Sebagian peneliti mengklaim bahwa kesadaran kesetaraan gender membuat tingkat perceraian meningkat. Namun di Jepang, untuk mengambil satu contoh, salah satu penyebab turunnya angka perkawinan justru adalah struktur keluarga tradisional yang patriarkis dan mempersulit perempuan ketika sudah berumah tangga. Selain itu, biaya untuk menghidupi keluarga dan jadwal kerja seringkali diutarakan sebagai penghalang berumah tangga, bahkan untuk sekadar berkencan. Walhasil, banyak yang sudah membuang jauh-jauh keinginan menikah.
Kebebasan individu, kepemilikan pribadi, perkawinan, dan cinta, punya riwayat panjang yang kompleks di berbagai tempat.
Menikah dan Kegilaan
“Awalnya saya menulis buku ini untuk membongkar mitos bahwa tahun-tahun terakhir telah terjadi krisis perkawinan. Semakin banyak pasangan bercerai dan konon ini tidak pernah terjadi sebelumnya. Kenyataannya tidak. Pada abad-abad lalu, angka perceraian juga beberapa kali meningkat,” tulis Stephanie Coontz, sejarawan Evergreen State College, Washington, dalam bukunya, Marriage, A History (2005).
Selama berabad-abad, tulis Coontz, orang menikah dengan alasan-alasan di luar cinta. Di masyarakat Barat, menikah karena cinta baru muncul pada abad 18, ketika gagasan kehendak bebas dan hak untuk menentukan nasib dibicarakan luas di ruang-ruang publik, menjelang rontoknya legitimasi kekuasaan monarki, dan revolusi mulai terbayang.
Dalam masyarakat feodal, mengekspresikan perasaan adalah tabu. Komitmen seseorang semestinya ditujukan pada hal-hal yang lebih besar: keluarga, lingkungan sekitar dan Tuhan. Orang Yunani kuno menganggap cinta sebagai bentuk kegilaan. Demikian pula dalam masyarakat India kuno, cinta dipandang merusak hubungan sosial sehingga orang yang jatuh cinta adalah seorang antisosial.

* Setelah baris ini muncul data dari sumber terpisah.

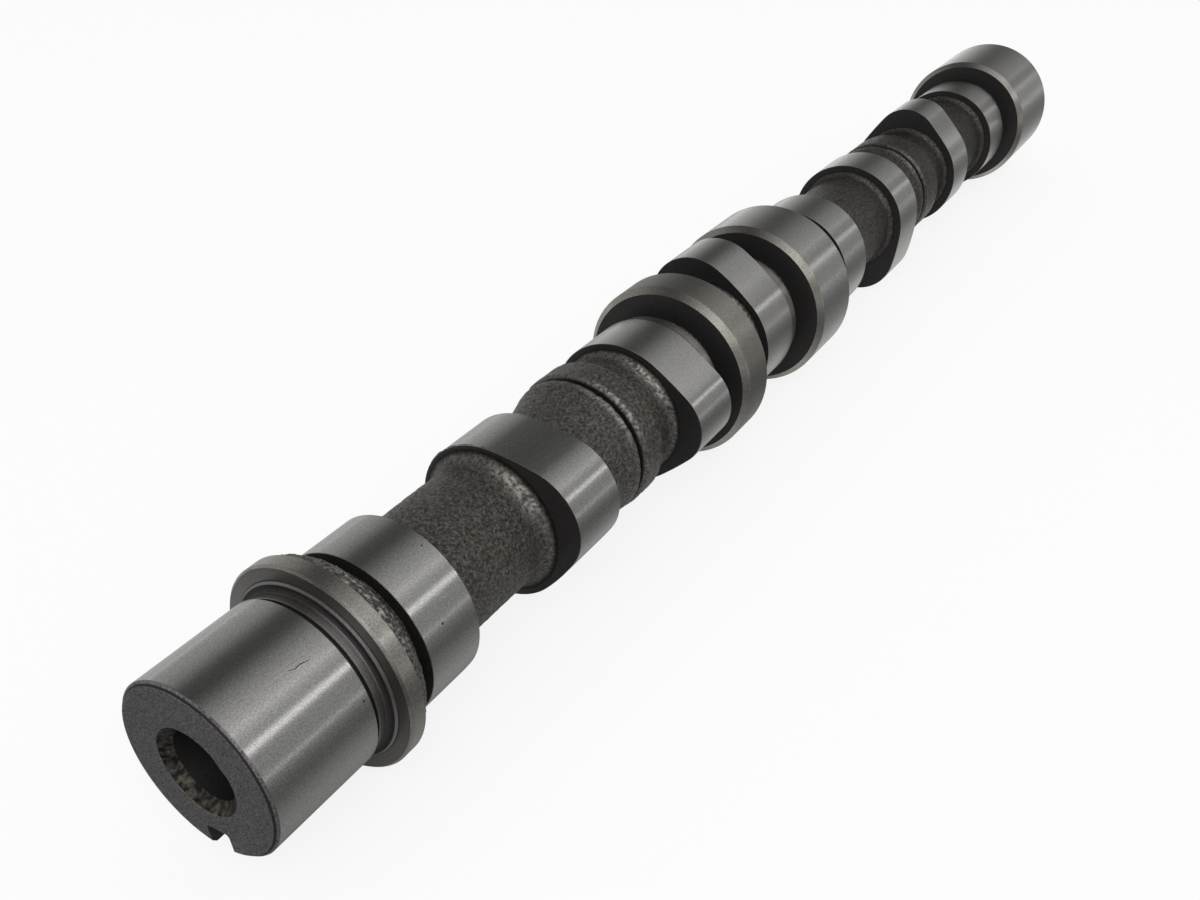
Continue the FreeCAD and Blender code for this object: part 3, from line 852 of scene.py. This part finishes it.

Pada abad pertengahan, orang Perancis menganggap cinta sebagai “kerusakan akal” yang bisa diobati dengan bersetubuh. Di dataran Tiongkok, pada abad yang sama, cinta adalah tanda kegilaan yang bisa diobati dengan menikah. Sebaliknya, suami-istri bisa dipaksa cerai oleh keluarganya apabila keduanya dimabuk cinta dan mengganggu pekerjaan sehari-hari.

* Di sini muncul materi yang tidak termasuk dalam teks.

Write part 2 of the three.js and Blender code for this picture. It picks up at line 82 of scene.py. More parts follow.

Di banyak masyarakat lampau, cinta adalah pertimbangan kesekian untuk menikah, atau diharapkan muncul setelah berumahtangga. Rata-rata orang menikah untuk kepentingan bisnis, memperluas kepemilikan tanah, aliansi politik, mencari sekutu di kala perang, atau bahkan mendamaikan dua kubu yang bertikai.

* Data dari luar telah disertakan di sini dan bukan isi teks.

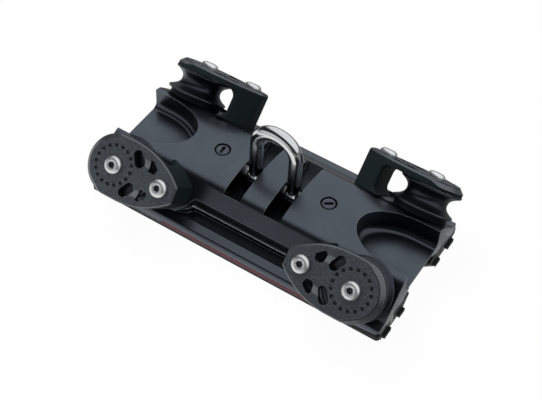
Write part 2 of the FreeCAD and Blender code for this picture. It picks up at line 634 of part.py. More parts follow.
def shackle_pin():
    """Straight pin across both slots, with a groove under each locking screw."""
    half = PIN_LENGTH / 2
    pin = rod_x(PIN_DIAMETER / 2, -half, half, 0, PIN_Z)
    for end in (-1, 1):
        x = end * LOCK_X
        width = LOCK_RADIUS + LOCK_HOLE_CLEARANCE
        ring = rod_x(PIN_DIAMETER, x - width, x + width, 0, PIN_Z)
        pin = pin.cut(ring.cut(rod_x(PIN_DIAMETER / 2 - PIN_GROOVE_DEPTH, x - width, x + width, 0, PIN_Z)))
    return pin


def lock_screws():
    """Slotted screws that hold the pin, nearly flush with the crown."""
    low = PIN_Z + PIN_DIAMETER / 2 - PIN_GROOVE_DEPTH
    top = CROWN_TOP - LOCK_RECESS
    screws = []
    for end, turn in zip((-1, 1), LOCK_SLOT_TURNS):
        screw = turned([(0, low), (LOCK_RADIUS, low), (LOCK_RADIUS, top - LOCK_BEVEL),
                        (LOCK_FACE_RADIUS, top), (0, top)])
        slot = box(-LOCK_RADIUS - 1, LOCK_RADIUS + 1, -LOCK_SLOT_WIDTH / 2, LOCK_SLOT_WIDTH / 2,
                   top - LOCK_SLOT_DEPTH, top + 1)
        slot.rotate(Vector(0, 0, 0), Vector(0, 0, 1), turn)
        screw = screw.cut(slot)
        screw.translate(Vector(end * LOCK_X, 0, 0))
        screws.append(screw)
    return Part.Compound(screws)


def save(name, shape):
    """Write one node, after checking that each of its solids is closed."""
    for solid in shape.Solids:
        if not solid.isValid() or solid.Volume <= 0:
            raise ValueError(name + " is not a closed solid")
    print(name, len(shape.Solids), "solids", round(shape.Volume), "mm3")
    shape.exportStep(os.path.join("parts", name + ".step"))


def main():
    os.makedirs("parts", exist_ok=True)
    save("car_body", car_body())
    for name, side in SIDES.items():
        save("ball_guide_" + name, guide(side))
        save("ball_row_" + name, ball_row(side))
    for name, (end, side) in CORNERS.items():
        save("end_turn_" + name, end_turn(end, side))
    save("guide_screws", guide_screws())
    save("shackle_bow", shackle_bow())
    save("shackle_pin", shackle_pin())
    save("pin_lock_screws", lock_screws())
    makers = {"cheek": cheek(), "base_cheek": base_cheek(), "sheave": sheave(), "sheave_bush": bush(),
              "sheave_hub": hub()}
    for kind, shape in makers.items():
        for name, (end, side) in CORNERS.items():
            save(kind + "_" + name, on_corner(shape, end, side))
    screws = []
    for end, side in CORNERS.values():
        for x in (0, POST_SCREW_X):
            screw = button_screw()
            screw.translate(Vector(x, 0, 0))
            screws.append(on_corner(screw, end, side))
    save("block_screws", Part.Compound(screws))


main()
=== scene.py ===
import bmesh
import bpy
import numpy as np
from mathutils import Matrix, Vector


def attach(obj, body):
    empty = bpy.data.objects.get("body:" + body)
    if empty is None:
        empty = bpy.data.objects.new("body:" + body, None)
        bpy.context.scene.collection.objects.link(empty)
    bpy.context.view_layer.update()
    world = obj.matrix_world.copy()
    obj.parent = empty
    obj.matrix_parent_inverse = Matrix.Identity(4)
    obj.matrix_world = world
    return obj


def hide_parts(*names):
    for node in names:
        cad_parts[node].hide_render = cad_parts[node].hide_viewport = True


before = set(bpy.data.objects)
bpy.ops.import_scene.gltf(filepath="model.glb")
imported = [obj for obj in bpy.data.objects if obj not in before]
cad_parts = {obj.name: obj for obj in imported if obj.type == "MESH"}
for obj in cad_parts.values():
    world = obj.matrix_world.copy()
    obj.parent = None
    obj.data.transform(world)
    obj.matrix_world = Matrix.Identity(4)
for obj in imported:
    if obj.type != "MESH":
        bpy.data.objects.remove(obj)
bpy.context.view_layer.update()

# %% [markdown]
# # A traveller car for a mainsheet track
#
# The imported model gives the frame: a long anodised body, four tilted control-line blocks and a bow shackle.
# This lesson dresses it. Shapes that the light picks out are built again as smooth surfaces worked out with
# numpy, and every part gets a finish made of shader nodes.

# %% [markdown]
# ## Camera
#
# The product picture is taken from above and to the right with a fairly long lens, so the car's two ends
# hardly differ in scale. The camera's place and turn were worked out from screws and edges whose real places
# are known. A matrix with the picture's right, up and towards-the-viewer directions as its columns says this
# without angles.

# %% Camera at the picture's angle
CAMERA_PLACE = (0.3654, -0.6402, 0.8952)
CAMERA_RIGHT = (0.84217, 0.53779, 0.03919)
CAMERA_UP = (-0.43369, 0.63236, 0.64190)
CAMERA_BACK = (0.32043, -0.55759, 0.76578)
LENS_MM = 84.864


def linked(name, data):
    """A new object that shows some data, linked to the scene."""
    item = bpy.data.objects.new(name, data)
    bpy.context.scene.collection.objects.link(item)
    return item


def from_columns(first, second, third, place=(0, 0, 0)):
    """The 4 by 4 matrix whose columns are three directions and a place."""
    columns = (first, second, third, place)
    return Matrix([[column[k] for column in columns] for k in range(3)] + [[0, 0, 0, 1]])


def add_camera():
    """A camera whose matrix has the three directions and the place as its columns."""
    data = bpy.data.cameras.new("picture_camera")
    data.lens = LENS_MM
    data.sensor_width = 36.0
    data.clip_start = 0.01
    camera = linked("picture_camera", data)
    camera.matrix_world = from_columns(CAMERA_RIGHT, CAMERA_UP, CAMERA_BACK, CAMERA_PLACE)
    bpy.context.scene.camera = camera
    return camera


print("camera stands at", tuple(round(value, 3) for value in add_camera().matrix_world.translation))

# %% [markdown]
# ## Studio
#
# The picture is a cut-out on white. A matt floor takes the contact shadow, and a grey sky with three soft lamps
# lights the car at a plain level: the key from behind on the left, a weaker one in front and a faint one on the
# right end. Polished metal looks like what it mirrors, so mirror rays meet a made-up surround: a white panel, a
# dark gap and a dimmer white in the sky, and a floor that darkens behind the car and past its right end. The
# camera sees the surroundings as white. Neither puts more light on the car.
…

Pada abad 12 dan 13, kalangan ningrat Eropa mempraktikkan seks di luar pernikahan sebagai “bentuk cinta yang paling mulia. "Praktik selir dan hubungan di luar nikah diperbolehkan atau setidaknya dianggap lumrah. Dua-duanya adalah tanda bahwa cinta dan berumahtangga adalah dua hal yang mesti dipisahkan, jika bukan—dalam praktik menikahi selir—ekspresi kekuasaan.
Karena itu pula kisah-kisah cinta legendaris senantiasa melibatkan permusuhan dengan keluarga atau lembaga keagamaan, dan akhir yang tragis. Romeo dan Juliet, misalnya, bercerita tentang dua orang kekasih yang hubungannya tak direstui keluarga yang bertikai satu sama lain. Kisah nyata Heloise dan Abelard, yang mengilhami ratusan puisi dan prosa, adalah hubungan gelap biarawan-biarawati di dalam institusi gereja. Lantaran pernikahan menjadi alat reproduksi sosial, kelas, dan hubungan-hubungan politik, maka haramlah cinta.
Bercermin dari penjelasan Coontz, swanikah nampaknya menjadi ritual sindiran atas kultur berumahtangga saat ini: desakan untuk menikah dan melakukan reproduksi sosial dengan ongkos tinggi dan membebani diri sendiri, sehingga menikah, dengan atau tanpa cinta, menjadi pilihan yang tak masuk akal dan gila.
Ketika masyarakat semakin mendesak kaum lajang untuk cepat-cepat menikah dan punya anak, sologami, atau menikahi diri sendiri, bisa menjadi jalan keluar. Tapi benarkah sologami adalah solusi? Atau sekadar aksi protes belaka?